Ilankai Tamil Sangam

29th Year on the Web

Association of Tamils of Sri Lanka in the USA

Comment on NESOHR's 'Massacres of Tamils, 1958-2001'

by A Reader

Now we have something substantial that we can take to our friends, politicians, questioners, as WHY the Tamils are fighting for a separate state, a volume of evidence of the genocide.

I browse this site occasionally, and cannot claim to familiarity with the volumes of articles herein, however from what I have read here over the years, this article has got to be the most important (for the political positioning of the Tamil cause) document I have seen.  Now we have something substantial that we can take to our friends, politicians, questioners, as WHY the Tamils are fighting for a separate state, a volume of evidence of the genocide.

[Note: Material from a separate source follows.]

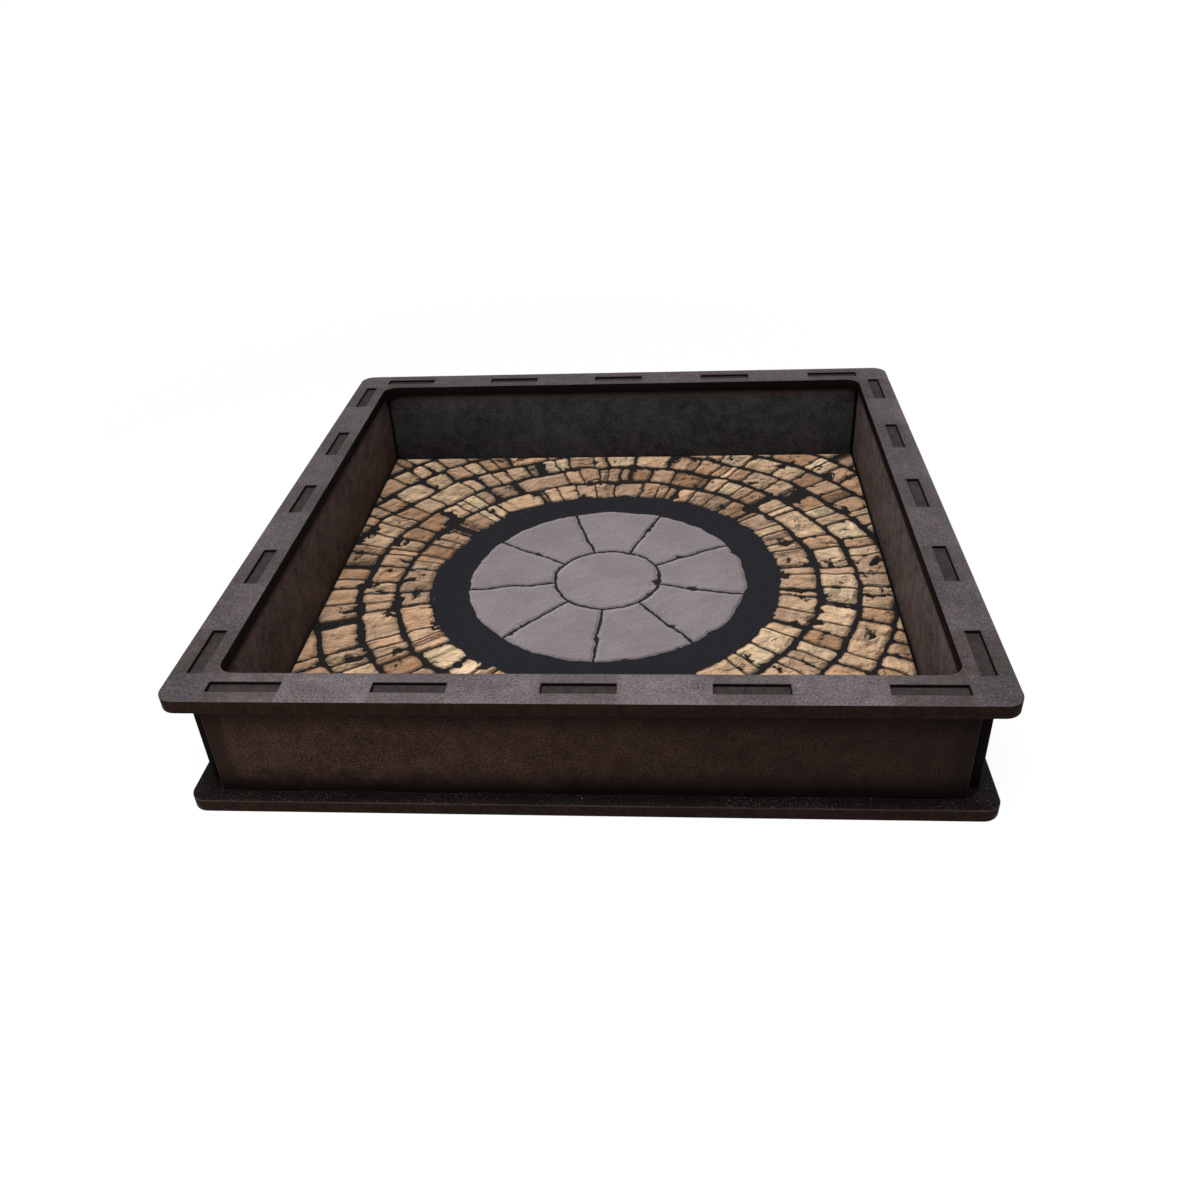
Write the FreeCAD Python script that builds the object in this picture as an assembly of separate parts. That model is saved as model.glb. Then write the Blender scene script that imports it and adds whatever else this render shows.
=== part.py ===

Second, the Tamil "problem" is misunderstood outside Sri Lanka (and it is quite differently misunderstood within!).  Very few people know:

(a) about the history of violence against Tamils

(b) that the scale is massive and

(c) that the violence is of genocidal proportions, consistent over 50 years, and

(d) the genocide is state-sponsored.

A car after it and its passengers were set alight, July 1983, photo courtesy blackjuly.info

In this regard, part of the problem is that we have not identified the cause accurately on the world stage: we have to counter the common view of "Tigers" and "rebels" for some vague separatist cause, and instead we have to identify that Sri Lanka is an apartheid state [with the subject article as volume 1 of 2 as substantiation], in which the genocide against Tamils has a long history and is rampant across the many layers of society. 

In my humble view, I suggest we forget the political issues (justification for which is known only to us) and concentrate on an international campaign re the genocide and the human rights issues.  The struggle for equality, militant or not, is a consequence, and the original cause must be publicised and understood, as the cause.